Some people love Stephen King, other people hate him.
Some people adore Jane Austen, while others, like myself, would rather be beaten with an old Nintendo Power magazine than read her books.
Some love J.K. Rowling, while… OK, everyone loves J.K. Rowling. You get the point.
A large part of my success is due to the fact that I overcame my fear of rejection. If someone doesn’t like me, I simply move one without a second thought.
The faster I move on, the faster I find someone who really loves my writing style and method.
[bctt tweet=”The key to success as a freelance writer is overcoming your fear of rejection.”]
You’re going to be rejected, but it’s really OK. You don’t have the skills everyone wants, but you have the skills some people need, and that’s enough to make a living.
Fear of conflict
Most people think writing is pure art. Writers peck away at our keyboards while sipping on green tea in our brightly lit loft apartments.
This is complete and total nonsense.
Writing is just as much business as it is art, and business always involves some conflict. If you don’t have the stomach for conflict, you should probably choose another profession.

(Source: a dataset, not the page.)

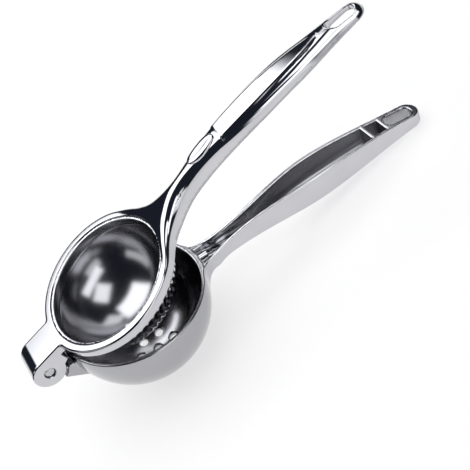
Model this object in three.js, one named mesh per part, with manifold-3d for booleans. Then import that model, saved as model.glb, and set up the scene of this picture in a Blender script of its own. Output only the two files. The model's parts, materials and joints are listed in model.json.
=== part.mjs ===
// Hand citrus press: two die-cast arms joined by one riveted hinge pin.
// Millimetres, +Z up. The arms are drawn about the hinge axis (X towards the handles, Y along the pin)
// in the closed position, then the press arm is opened and the whole press is set down on its bowl
// and the end of its lower handle.

import * as THREE from 'three';
import { mergeVertices } from 'three/addons/utils/BufferGeometryUtils.js';
import Module from 'manifold-3d';

// ---- driving dimensions -------------------------------------------------

const openAngle = 18.4;          // degrees between the arms as it stands
const hingeReach = 11.1;         // hinge axis to the bowl's edge

// hinge
const hingeWidth = 18;           // over both ears
const earThickness = 3.2;
const earRadius = 8.2;
const hoodThickness = 2.2;       // skin over the knuckle
const pinDiameter = 5;
const pinBoreClearance = 0.25;   // pin to each bore, radial
const knuckleGap = 0.35;         // tongue to the ears and hood
const shoulderGap = 0.7;         // ears to the cast shoulder behind them
const pinRecess = 0.3;           // pin ends below the ear faces
const plateDrop = 2.1;           // lower edge of the ear web below the axis
const webGap = 0.5;              // ear web to the bowl's wall
const lugTop = 2.9;              // top of the lug below the axis
const hoodEnd = 200;             // degrees round the pin where the hood over the knuckle ends

// bowl: the ring and dome of the press arm take their sizes from it
const bowlRadius = 37.4;
const headCentre = bowlRadius + hingeReach;   // hinge axis to the centre of bowl and ring
const bowlWall = 2.3;
const bowlDrop = 0.85;           // sphere centre below the hinge axis
const rimGap = 0.5;              // closed ring to rim
const holeDiameter = 4.2;
const holeCircle = 9;            // radius of the ring of drain holes
const holeCount = 6;

// press ring and dome
const ringInset = 1.4;           // ring inside the bowl's edge
const ringBand = 4.4;            // ring's edge to the mouth
const collarGap = 0.9;           // rib tops to the bowl's inside
const ringRadius = bowlRadius - ringInset;
const ringTop = 8.2;             // above the hinge axis
const ringHeight = 5.2;
const ringEdge = 1.2;            // rounding of the ring's outer top edge
const mouthRadius = ringRadius - ringBand;
const mouthFillet = 1.0;
const domeWall = 2.2;
const domeDepth = mouthRadius - 2.6;   // inside, below the ring's top
const ribCount = 54;
const ribHeight = 1.2;
const collarRadius = bowlRadius - bowlWall - collarGap;   // rib tops just under the ring
const collarHeight = 3;

// handles
const armLength = 218.4;         // hinge axis to the handle ends
const wall = 2.0;
const slotLength = 15;
const slotWidth = 7.6;
const slotEnd = 3.8;             // metal left past the slot
const bossLength = 17;
const bossWidth = 8;
const bossHeight = 0.5;
const bossPlace = 121.5;         // hinge axis to the boss centre
const ribPlace = 188;            // cross rib in the lower channel
const ribThickness = 2.4;
const padGap = 7;                // pocket between the cross rib and the end pad

// Handle outlines, drawn through the few places that set them:
// [share of the arm length, value, slope there], joined by cubics
const pressCurves = {
  crest: [                       // ring top, rise, neck, highest point of the palm, end
    [0.33, 8.2, 0], [0.38, 10.9, 0.33], [0.45, 15.6, 0.22], [0.65, 19.7, 0], [1, 11.7, -0.2],
  ],
  low: [                         // ring underside, neck, palm, end
    [0.40, 3, 0], [0.46, 5, 0.18], [0.71, 11.4, 0], [1, 7.2, -0.08],
  ],
  half: [                        // inside the ring, fillet, neck, palm, round end
    [0.27, 28.5, -0.2], [0.36, 20, -1.2], [0.41, 10, -0.5], [0.49, 5.5, 0],
    [0.72, 9.8, 0], [0.78, 9.8, 0], [0.97, 7.2, 0], [1, 7.2, 0],
  ],
};
const bowlCurves = {
  crest: [                       // below the rim, neck, palm, end
    [0.40, 1.9, 0], [0.46, 3.6, 0.2], [0.72, 10.3, 0], [1, 4.9, -0.13],
  ],
  low: [                         // bowl side, neck, palm, end
    [0.352, -17, 0.7], [0.41, -8.2, 0.55], [0.47, -5, 0], [0.65, -4.8, 0], [1, -2, 0.05],
  ],
  half: [                        // bowl side, fillet, neck, palm, round end
    [0.352, 17.5, -1], [0.41, 7.8, -0.4], [0.50, 5.1, 0], [0.71, 8.8, 0], [0.97, 6.1, 0], [1, 6.1, 0],
  ],
};
const crown = 2.4;               // rise of the press handle's top over its width

// ---- helpers --------------------------------------------------------------

const wasm = await Module();
wasm.setup();

const rad = THREE.MathUtils.degToRad;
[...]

If you’re going to make it as a freelance writer, you absolutely must overcome fear of conflict. You’ve got be able to wheel and deal. To even fight, sometimes.

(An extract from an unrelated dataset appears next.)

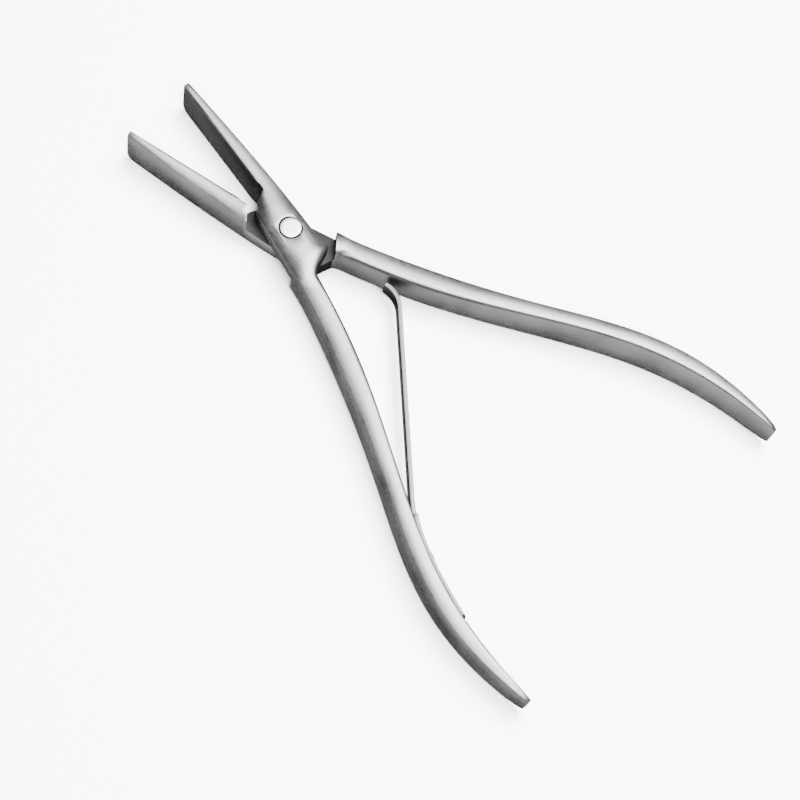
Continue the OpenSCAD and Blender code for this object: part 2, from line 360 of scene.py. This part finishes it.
def on_screw_axis(depth):
    return front_place(*spot(SEAT_C, depth, SCREW_A))


def tool_drill(radius, low, high, name):
    """A cylinder along the screw axis between two distances from the seat's centre."""
    bpy.ops.object.select_all(action="DESELECT")
    middle = on_screw_axis((low + high) / 2)
    bpy.ops.mesh.primitive_cylinder_add(
        vertices=64, radius=radius * MM, depth=(high - low) * MM, location=middle
    )
    bit = bpy.context.object
    bit.rotation_mode = "QUATERNION"
    bit.rotation_quaternion = (-screw_axis).to_track_quat("Z", "Y")
    bit.name = name
    return settle(bit)


def cut(obj, tool):
    """Takes the tool's shape out of obj and throws the tool away."""
    only(obj)
    work = obj.modifiers.new("cut", "BOOLEAN")
    work.operation = "DIFFERENCE"
    work.solver = "EXACT"
    work.object = tool
    bpy.ops.object.modifier_apply(modifier=work.name)
    bpy.data.objects.remove(tool, do_unlink=True)
    return obj


cut(strip, tool_drill(1.4, SEAT_R - 2, SEAT_R + 2, "drill"))
break_edges(strip, 0.1, 40)
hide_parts("spring_foot", "spring_leaf")
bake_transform(strip)

# %% [markdown]
# ## The spring's screw
# One small screw with a low domed head clamps the foot. The dome is a
# cylinder with its top ring bevelled round, and a straight slot is sawn across.

# %% Screw
HEAD_R, HEAD_H = 2.2, 0.8
head_seat = SEAT_R - STRIP / 2 - 0.05
bpy.ops.object.select_all(action="DESELECT")
screw = tool_drill(HEAD_R, head_seat - HEAD_H, head_seat, "domed_spring_screw")
bpy.ops.object.mode_set(mode="EDIT")
top_at = on_screw_axis(head_seat - HEAD_H)
pick(screw, lambda f: f.normal.dot(-screw_axis) > 0.9)
bpy.ops.mesh.inset(thickness=0.5 * MM)
bpy.ops.mesh.inset(thickness=0.6 * MM)
bpy.ops.mesh.inset(thickness=0.6 * MM)
rim_low = on_screw_axis(head_seat - 0.22)
bpy.ops.object.mode_set(mode="OBJECT")
for v in screw.data.vertices:
    away = v.co - top_at
    if abs(away.dot(screw_axis)) < 0.01 * MM:
        flat = away - screw_axis * away.dot(screw_axis)
        v.co = v.co + screw_axis * (0.5 * MM * (flat.length / (HEAD_R * MM)) ** 2)
slot_cutter_at = on_screw_axis(head_seat - HEAD_H)
bpy.ops.object.select_all(action="DESELECT")
bpy.ops.mesh.primitive_cube_add(size=1, location=slot_cutter_at)
saw = bpy.context.object
saw.rotation_mode = "QUATERNION"
saw.rotation_quaternion = (-screw_axis).to_track_quat("Z", "Y")
saw.rotation_mode = "XYZ"
saw.scale = (8 * MM, 0.6 * MM, 0.84 * MM)
settle(saw)
cut(screw, saw)
shaft = tool_drill(1.23, head_seat - 0.2, SEAT_R + STRIP / 2 + 2.4, "screw shank")
bpy.ops.object.select_all(action="DESELECT")
shaft.select_set(True)
screw.select_set(True)
bpy.context.view_layer.objects.active = screw
bpy.ops.object.join()
break_edges(screw, 0.07, 40)
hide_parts("spring_screw")
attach(screw, "front")

# %% [markdown]
# ## Satin steel
# The forgings are ground and then brushed with a fine belt. Two stretched noise
# patterns make the hairlines, a broad soft one makes the slightly uneven sheen
# of a hand-held wheel, and a few long thin scratches come from use.

# %% Steel recipe


def steel(name, colour, rough, grain_turn=0.0, grain=1.0, smudge=0.5, scratch=0.35):
    """Brushed steel with grain along the piece, soft sheen changes and fine scratches."""
    material = bpy.data.materials.new(name)
    material.use_nodes = True
    nodes, links = material.node_tree.nodes, material.node_tree.links
    shader = nodes["Principled BSDF"]
    shader.inputs["Metallic"].default_value = 1.0
    shader.inputs["Specular Tint"].default_value = (0.2, 0.2, 0.2, 1.0)
    place = nodes.new("ShaderNodeTexCoord")
    turn = nodes.new("ShaderNodeMapping")
    turn.inputs["Rotation"].default_value = (0, 0, grain_turn)
    turn.inputs["Scale"].default_value = (1.0, 14.0, 14.0)
    links.new(place.outputs["Object"], turn.inputs["Vector"])
    hair = nodes.new("ShaderNodeTexNoise")
    hair.inputs["Scale"].default_value = 420.0
    hair.inputs["Detail"].default_value = 4.0
    hair.inputs["Roughness"].default_value = 0.65
    links.new(turn.outputs["Vector"], hair.inputs["Vector"])
    cloud = nodes.new("ShaderNodeTexNoise")
    cloud.inputs["Scale"].default_value = 90.0
    cloud.inputs["Detail"].default_value = 5.0
    links.new(place.outputs["Object"], cloud.inputs["Vector"])
    fine = nodes.new("ShaderNodeTexNoise")
    fine.inputs["Scale"].default_value = 2600.0
    fine.inputs["Detail"].default_value = 3.0
    links.new(place.outputs["Object"], fine.inputs["Vector"])
    mark_place = nodes.new("ShaderNodeMapping")
    mark_place.inputs["Rotation"].default_value = (0.3, 0.2, grain_turn + 0.5)
    mark_place.inputs["Scale"].default_value = (1.0, 22.0, 9.0)
    links.new(place.outputs["Object"], mark_place.inputs["Vector"])
    marks = nodes.new("ShaderNodeTexVoronoi")
    marks.feature = "DISTANCE_TO_EDGE"
    marks.inputs["Scale"].default_value = 60.0
    links.new(mark_place.outputs["Vector"], marks.inputs["Vector"])
    thin = nodes.new("ShaderNodeMapRange")
    thin.inputs["From Min"].default_value = 0.0
    thin.inputs["From Max"].default_value = 0.012
    thin.inputs["To Min"].default_value = scratch
    thin.inputs["To Max"].default_value = 0.0
    links.new(marks.outputs["Distance"], thin.inputs["Value"])
    # Colour: base tone, a little darker in the cloud's hollows and varied along the hairlines.
    tone = nodes.new("ShaderNodeMapRange")
    tone.inputs["From Min"].default_value = 0.25
    tone.inputs["From Max"].default_value = 0.75
    tone.inputs["To Min"].default_value = 1.0 - 0.16 * smudge
    tone.inputs["To Max"].default_value = 1.0 + 0.06 * smudge
    links.new(cloud.outputs["Fac"], tone.inputs["Value"])
    hair_tone = nodes.new("ShaderNodeMapRange")
    hair_tone.inputs["From Min"].default_value = 0.3
    hair_tone.inputs["From Max"].default_value = 0.7
    hair_tone.inputs["To Min"].default_value = 1.0 - 0.07 * grain
    hair_tone.inputs["To Max"].default_value = 1.0 + 0.05 * grain
    links.new(hair.outputs["Fac"], hair_tone.inputs["Value"])
    both = nodes.new("ShaderNodeMath")
    both.operation = "MULTIPLY"
    links.new(tone.outputs["Result"], both.inputs[0])
    links.new(hair_tone.outputs["Result"], both.inputs[1])
    paint = nodes.new("ShaderNodeVectorMath")
    paint.operation = "SCALE"
    paint.inputs[0].default_value = colour
    links.new(both.outputs["Value"], paint.inputs["Scale"])
    links.new(paint.outputs["Vector"], shader.inputs["Base Color"])
    # Roughness: hairlines and cloud together.
    rough_hair = nodes.new("ShaderNodeMapRange")
    rough_hair.inputs["From Min"].default_value = 0.25
    rough_hair.inputs["From Max"].default_value = 0.75
    rough_hair.inputs["To Min"].default_value = rough - 0.07 * grain
    rough_hair.inputs["To Max"].default_value = rough + 0.09 * grain
    links.new(hair.outputs["Fac"], rough_hair.inputs["Value"])
    rough_all = nodes.new("ShaderNodeMath")
    rough_all.operation = "MULTIPLY_ADD"
    links.new(cloud.outputs["Fac"], rough_all.inputs[0])
    rough_all.inputs[1].default_value = 0.12 * smudge
    links.new(rough_hair.outputs["Result"], rough_all.inputs[2])
    links.new(rough_all.outputs["Value"], shader.inputs["Roughness"])
    # Relief: hairlines, fine polish grain, then the scratches.
    grain_bump = nodes.new("ShaderNodeBump")
    grain_bump.inputs["Strength"].default_value = 0.10 * grain
    grain_bump.inputs["Distance"].default_value = 0.00003
    links.new(hair.outputs["Fac"], grain_bump.inputs["Height"])
    fine_bump = nodes.new("ShaderNodeBump")
    fine_bump.inputs["Strength"].default_value = 0.06
    fine_bump.inputs["Distance"].default_value = 0.00002
    links.new(fine.outputs["Fac"], fine_bump.inputs["Height"])
    links.new(grain_bump.outputs["Normal"], fine_bump.inputs["Normal"])
    mark_bump = nodes.new("ShaderNodeBump")
    mark_bump.invert = True
    mark_bump.inputs["Strength"].default_value = 0.12
    mark_bump.inputs["Distance"].default_value = 0.00003
    links.new(thin.outputs["Result"], mark_bump.inputs["Height"])
    links.new(fine_bump.outputs["Normal"], mark_bump.inputs["Normal"])
    links.new(mark_bump.outputs["Normal"], shader.inputs["Normal"])
    return material


def wear(piece, material):
    """Gives a piece one material all over."""
    piece.data.materials.clear()
    piece.data.materials.append(material)
    return piece


SATIN = (0.074, 0.074, 0.076)
satin_front = steel("satin steel, front lever", SATIN, 0.31, HALF_OPEN, grain=1.7, smudge=1.5)
satin_back = steel("satin steel, back lever", SATIN, 0.31, -HALF_OPEN, grain=1.7, smudge=1.5)
wear(rivet, steel("polished rivet steel", (0.13, 0.13, 0.132), 0.3, 0.4, grain=0.6, smudge=0.3))
wear(strip, steel("spring steel", (0.028, 0.028, 0.029), 0.34, HALF_OPEN + rad(SLOPE), grain=1.1))
wear(screw, steel("screw steel", (0.016, 0.016, 0.0165), 0.3, 0.9, grain=0.6))

# %% [markdown]
# ## Darker, rougher places, and painted shade in the joint
# A polishing wheel can't reach the shoulders and walls of the joint, so they
# keep the duller, rougher face of the milling cutter. Their very dark colour, on
# the lap faces and the rivet's sink too, is painted shade for the joint's recesses.
# The gripping faces of the jaws are ground flat with fine lines across. These
# places are found by where a face lies and which way it looks, with the lever
# turned back to the closed pose.

# %% Joint walls with painted shade, and gripping faces
# The joint colour is painted shade. It is much darker than the satin, for the recess walls, lap
# faces and rivet sink, over a rougher cutter finish.
MILLED_AND_PAINTED_SHADE = (0.012, 0.012, 0.0125)
GROUND = (0.045, 0.045, 0.046)
milled_and_painted_shade = steel("milled joint steel", MILLED_AND_PAINTED_SHADE, 0.55, 0.9, grain=1.6, smudge=1.2, scratch=0.2)
ground = steel(
    "cross-ground jaw face", GROUND, 0.42, rad(90), grain=1.5, smudge=0.8, scratch=0.2
)

# Reaches from the rivet's axis and heights above the lap, in millimetres.
GRIP_START = 10.3
LAP_REACH = 16
WALL_REACH = 13.5
SINK_RADIUS = 2.72
UNDER_TOP = 4.0


def joint_zones(lever, satin, turned_over):
    """Gives a lever its satin finish, the joint faces a rougher finish dark with painted shade,
    and the jaw faces their own.
    """
    side = -1 if turned_over else 1
    back_turn = Matrix.Rotation(HALF_OPEN * side, 3, "Z")
    lever.data.materials.clear()
    for material in (satin, milled_and_painted_shade, ground):
        lever.data.materials.append(material)
    counts = [0, 0, 0]
    for face in lever.data.polygons:
        place = back_turn @ (face.center - Vector((0, 0, LAP)))
        look = back_turn @ face.normal
        x, y, z = place.x / MM, side * place.y / MM, side * place.z / MM
        nx, ny, nz = look.x, side * look.y, side * look.z
        reach = math.hypot(x, y)
        on_grip = ny > 0.9 and x > GRIP_START and -0.8 < y < 0.1
        on_lap = reach < LAP_REACH and abs(nz) > 0.9 and abs(z) < 0.3
        on_wall = reach < WALL_REACH and abs(nz) < 0.4 and abs(nx) > 0.6
        in_sink = reach < SINK_RADIUS and (z < UNDER_TOP or abs(nz) < 0.5)
        # Joint walls, lap faces and the rivet's sink take the dark joint material: painted shade
        # on a rougher cutter finish.
        face.material_index = 2 if on_grip else 1 if (on_lap or on_wall or in_sink) else 0
        counts[face.material_index] += 1
    print(lever.name, "satin, milled, ground faces:", counts)


joint_zones(front_lever, satin_front, False)
joint_zones(back_lever, satin_back, True)

# %% [markdown]
# ## Floor, light and camera
# A plain pale floor and big soft lights suit polished steel: the metal shows
# what is around it, so the bright panels draw the long highlights on the
# crowned faces, and the dark gaps between them keep the side walls grey.

# %% Floor
bpy.ops.object.select_all(action="DESELECT")
bpy.ops.mesh.primitive_plane_add(size=3.0, location=(0, 0, cad_low[2] - 0.0002))
floor = bpy.context.object
floor.name = "white_floor"
white = bpy.data.materials.new("plain white paper")
white.use_nodes = True
white.node_tree.nodes["Principled BSDF"].inputs["Base Color"].default_value = (0.66, 0.66, 0.66, 1)
white.node_tree.nodes["Principled BSDF"].inputs["Roughness"].default_value = 0.9
floor.data.materials.append(white)

# %% Lights


def panel(name, place, target, width, height, power):
    """A soft rectangular light that faces the target."""
    data = bpy.data.lights.new(name, "AREA")
    data.shape, data.size, data.size_y, data.energy = "RECTANGLE", width, height, power
    lamp = bpy.data.objects.new(name, data)
    bpy.context.scene.collection.objects.link(lamp)
    lamp.location = place
    lamp.rotation_mode = "QUATERNION"
    lamp.rotation_quaternion = (Vector(target) - Vector(place)).to_track_quat("-Z", "Y")
    return lamp


middle = (-0.03, 0, 0.005)
panel("overhead panel", (-0.03, -0.24, 0.75), middle, 0.46, 0.46, 74.0)
panel("high side panel", (-0.3, 0.22, 0.7), middle, 0.3, 0.3, 34.0)
world = bpy.data.worlds.new("studio")
bpy.context.scene.world = world
world.use_nodes = True
world.node_tree.nodes["Background"].inputs["Color"].default_value = (1, 1, 1, 1)
world.node_tree.nodes["Background"].inputs["Strength"].default_value = 0.2

# %% Camera
camera_data = bpy.data.cameras.new("camera")
camera_data.lens = 89.9
camera_data.sensor_width = 36
camera_data.clip_start, camera_data.clip_end = 0.01, 20
camera = bpy.data.objects.new("camera", camera_data)
bpy.context.scene.collection.objects.link(camera)
right = Vector((-0.7324, -0.6677, 0.1334)).normalized()
sight = Vector((0.1536, -0.3528, -0.9230)).normalized()
up = right.cross(sight).normalized()
right = sight.cross(up).normalized()
camera.matrix_world = Matrix(
    (
        (right.x, up.x, -sight.x, -0.10636),
        (right.y, up.y, -sight.y, 0.15804),
        (right.z, up.z, -sight.z, 0.38602 + LAP),
        (0, 0, 0, 1),
    )
)
bpy.context.scene.camera = camera
print("camera", [round(v, 4) for v in camera.location])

Why? Because even with the best clients, freelancing always involves negotiating. You’ve got to negotiate rates, deadlines and a thousand other little details that go into each project.

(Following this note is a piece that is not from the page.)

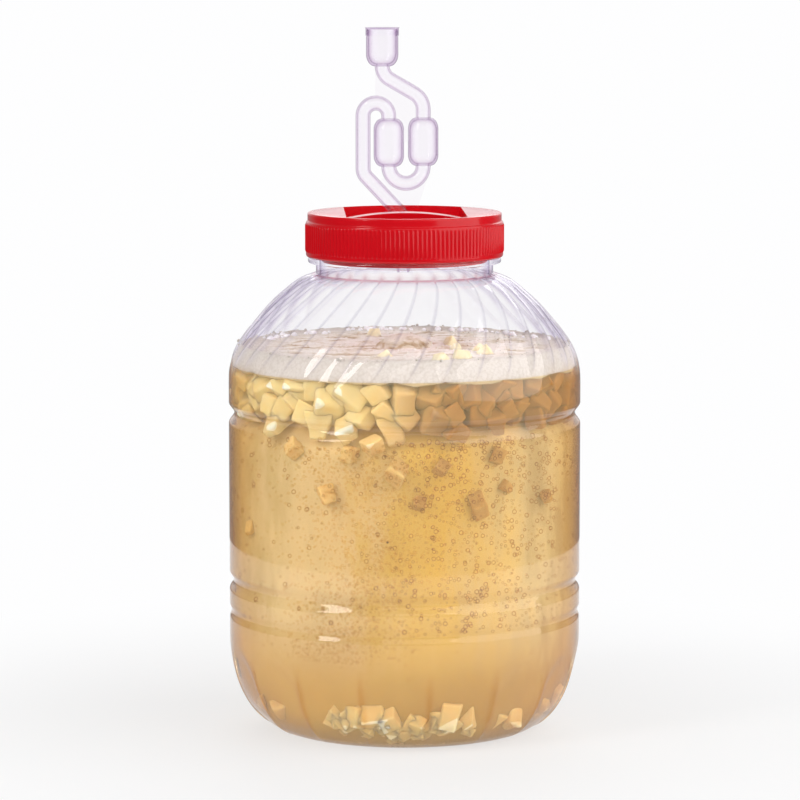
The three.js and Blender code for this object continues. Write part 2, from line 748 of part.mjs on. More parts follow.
function liquidSolid(fill, pockets) {
  const top = frothHeight - gap;
  return fill.intersect(block(4 * bodyRadius, 4 * bodyRadius, -overrun, top)).subtract(pockets);
}

// Assembly
const twoDigits = (index) => String(index + 1).padStart(2, '0');

const model = new THREE.Group();
model.add(meshOf('jar_body', jarSolid(), clearPlastic()));

const lid = new THREE.Group();
lid.rotation.z = lidTurn;
lid.add(meshOf('lid_cap', lidSolid(), finish('#d4131f', 0.35)));
model.add(lid);
model.add(meshOf('lid_liner', linerSolid(), finish('#f2f0ea', 0.7)));

const bubbler = new THREE.Group();
bubbler.position.set(-grommetBack * Math.sin(lidTurn), grommetBack * Math.cos(lidTurn), 0);
bubbler.add(meshOf('grommet', grommetSolid(), finish('#4a3f4a', 0.85)));
bubbler.add(meshOf('airlock_body', bubblerSolid(), clearPlastic()));
bubbler.add(meshOf('airlock_dust_cap', dustCapSolid(), clearPlastic()));
model.add(bubbler);

const contents = new THREE.Group();
const raft = raftFruit();
const floor = floorFruit();
const fill = fillSolid();
contents.add(meshOf('must_liquid', liquidSolid(fill, wasm.Manifold.union([...raft, ...floor].map(({ pocket }) => pocket))),
  finish('#e6b66a', 0.1, 0.8)));
contents.add(meshOf('froth', frothSolid(fill, wasm.Manifold.union(raft.map(({ pocket }) => pocket))),
  finish('#f3ece6', 0.9)));
raft.forEach(({ piece }, index) => {
  contents.add(meshOf(`fruit_raft_${twoDigits(index)}`, piece, finish('#ecd39c', 0.6)));
});
floor.forEach(({ piece }, index) => {
  contents.add(meshOf(`fruit_bottom_${twoDigits(index)}`, piece, finish('#ecd3a4', 0.6)));
});
model.add(contents);

export default model;
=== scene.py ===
import math
import random

import bmesh
import bpy
import numpy as np
from mathutils import Euler, Matrix, Vector, noise


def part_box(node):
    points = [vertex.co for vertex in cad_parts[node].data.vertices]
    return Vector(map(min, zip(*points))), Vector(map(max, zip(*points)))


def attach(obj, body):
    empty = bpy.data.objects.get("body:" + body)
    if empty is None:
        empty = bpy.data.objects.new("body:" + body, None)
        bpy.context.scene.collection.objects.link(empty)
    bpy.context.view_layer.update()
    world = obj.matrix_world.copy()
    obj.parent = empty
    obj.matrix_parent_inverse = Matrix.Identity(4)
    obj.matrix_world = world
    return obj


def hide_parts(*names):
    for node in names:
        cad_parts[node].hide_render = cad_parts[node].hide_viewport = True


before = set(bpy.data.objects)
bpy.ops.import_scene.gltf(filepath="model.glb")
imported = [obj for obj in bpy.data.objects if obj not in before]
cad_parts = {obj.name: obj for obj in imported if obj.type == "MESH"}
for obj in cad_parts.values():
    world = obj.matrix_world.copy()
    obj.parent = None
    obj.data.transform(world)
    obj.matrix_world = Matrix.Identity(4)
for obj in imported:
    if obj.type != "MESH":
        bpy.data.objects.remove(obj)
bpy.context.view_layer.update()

MM = 0.001
TURN = 2 * math.pi
WHITE = (1, 1, 1, 1)
rad = math.radians

# Sizes in millimetres, nearly all as in the solids
GAP = 0.3
BODY_R, BODY_WALL = 112.2, 1.8
FOOT_R, FOOT_WIDTH, PUNT = 75, 8, 7
CORNER_H = 60
SHOULDER_Z, SHOULDER_H = 222, 70
SHOULDER_FLUTE, BASE_FLUTE = 1.25, 2.0
SHOULDER_FLUTES, BASE_FLUTES = 32, 16
FLUTE_START, SWIRL = rad(8.2), rad(22)
NECK_R, NECK_WALL = 56.3, 2.3
SHOULDER_TOP = SHOULDER_Z + SHOULDER_H
RING_BOTTOM, RING_TOP, RING_R = SHOULDER_TOP + 6.5, SHOULDER_TOP + 10, 61.4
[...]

If you’re afraid of conflict, you’ll let your client win all of the negotiations. If your client wins all of the negotiations, you’ll end up with less money, less time and less happiness. If that’s not a recipe for total and abject misery, I don’t know what is.
How do you overcome your fear of conflict?
By remembering your value.
You’re a not a temp who can be bought for a miniscule sum and treated like garbage. You’re a professional writer.
You bring significant value to anyone who wants to hire out your services. If they don’t want to pay you what you’re worth, you can find plenty of other work.
Don’t be afraid of conflict. Don’t be afraid of negotiating to get what you’re worth. If you want to make it as a freelance writer, you must overcome fear of conflict.
Fear of mistakes
I’ve written approximately 4,000 words already today, and it’s only 2:30 p.m. Assuming I write approximately 5,000 words per day, that equals between 25,000 and 30,000 per week. That’s roughly a 350-page novel every month.
Holy crap, I write a lot!
I don’t work for a content mill. I’m not churning out articles for $15 a pop.
I just write a lot. Fast. Which is why my clients pay me well. I can turn around a lot high-quality material for them in a short period of time.
But with that amount of output, I’ve had to completely obliterate my fear of mistakes. Yes, I’m a writer, and as a writer, I create art.
But I can’t be a perfectionist about my art. I can’t obsess over a single word choice or spend hours sweating over a paragraph. And I can’t proofread 20 times before I send something off.
I’ve got to create quickly and effectively.
Inevitably, it at means I’ll make mistakes in my writing. At some point, “fat” will become “fart.”
But I’m OK with mistakes. I realize that might sound like heresy to some, but it’s something I’ve come to terms with. I will make mistakes. I am not perfect.
So how have I overcome my fear of mistakes?
It’s pretty simple. At the very beginning of every client interaction (in the negotiation stage), I make one thing very clear: I expect clear communication from both parties.
If I produce a mistake or something they don’t like, the client needs to be open and clear about it. If they do something that doesn’t sit well with me, I’ll also be open and clear about it.
We keep clear lines of communication, which in turn allows me to deliver quickly and also be confident that they’ll alert me to any problems.
I’ve overcome my fear of mistakes by setting up clear boundaries in my client relationships.
As former President Franklin D. Roosevelt said, “The only thing to fear is fear itself.” This is rubbish. I can think of lots of other things to fear, like rodents of unusual size and a new One Direction album.
But fear of rejection, conflict and mistakes can quickly derail your freelance business and ruin your dream of living the writing life.
Take control. Take charge. Conquer your fears and launch.
What have you done to overcome your freelance writing fears?